3.2 Market and price data

Market data should include cash bids, futures curves, basis, input prices, and where possible regional transportation costs. For financial stress modeling, the most important concept is margin, not just revenue. A farm can post strong gross sales and still suffer margin compression if feed, fertilizer, fuel, or rent outpace price gains.

That is why state platforms need time series design that handles volatility well. Daily or intraday market inputs should be retained at a high frequency for scenario replay, while summary tables can feed weekly or monthly stress dashboards. If you have ever studied how firms manage exposure to shifting prices in other sectors, such as hybrid technical-fundamental models, the lesson is the same: short-term signals matter only when they are anchored to a longer-term economic structure.

3.3 Program, subsidy, and relief data

Program data should be modeled as its own domain, not mixed into miscellaneous revenue. Each subsidy or relief program has distinct eligibility logic, timing, application status, approved amount, payment date, clawback risk, and reporting obligation. If you flatten those into one generic table, you lose the ability to answer basic policy questions like which support mechanisms are stabilizing specific sectors or counties.

The architecture should support program-specific rulesets and changing state programs over time. This is crucial for scenario modeling because support receipts can materially alter solvency projections. When the Minnesota data showed government assistance provided a meaningful safety net even while it remained a relatively small share of income, it underscored a broader truth: support programs influence risk distribution more than headline percentages suggest.
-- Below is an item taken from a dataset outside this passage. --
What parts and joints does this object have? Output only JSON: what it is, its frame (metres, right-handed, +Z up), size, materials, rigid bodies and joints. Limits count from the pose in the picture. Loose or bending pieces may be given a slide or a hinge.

3.4 Farm financial and lender data

Financial records are the most sensitive and the most valuable inputs in the system. They enable working capital analysis, debt ratio analysis, expense-to-revenue comparisons, and lender exposure modeling. They also create the greatest governance burden, since the platform must protect privacy while still giving advisers enough context to help.

That is where sharing patterns matter. Borrowers may authorize specific views for extension staff, while lenders may only receive portfolio-level indicators or consented summaries. The platform should support granular entitlements, time-bound access, and view-level anonymization so that sensitive records can be used without becoming overexposed. For teams building these controls, the discipline is similar to what’s described in privacy and procurement guidance for sensitive AI tools.

4. ETL orchestration patterns that hold up in the real world

4.1 Batch, streaming, and micro-batch coexistence

Most state agricultural platforms will need all three ingestion modes. Batch loads handle legacy program files and financial records. Streaming or near-real-time feeds handle weather and market changes. Micro-batch is often the best compromise for county-level refreshes and alerts, because it reduces latency without demanding fully event-sourced pipelines across every source.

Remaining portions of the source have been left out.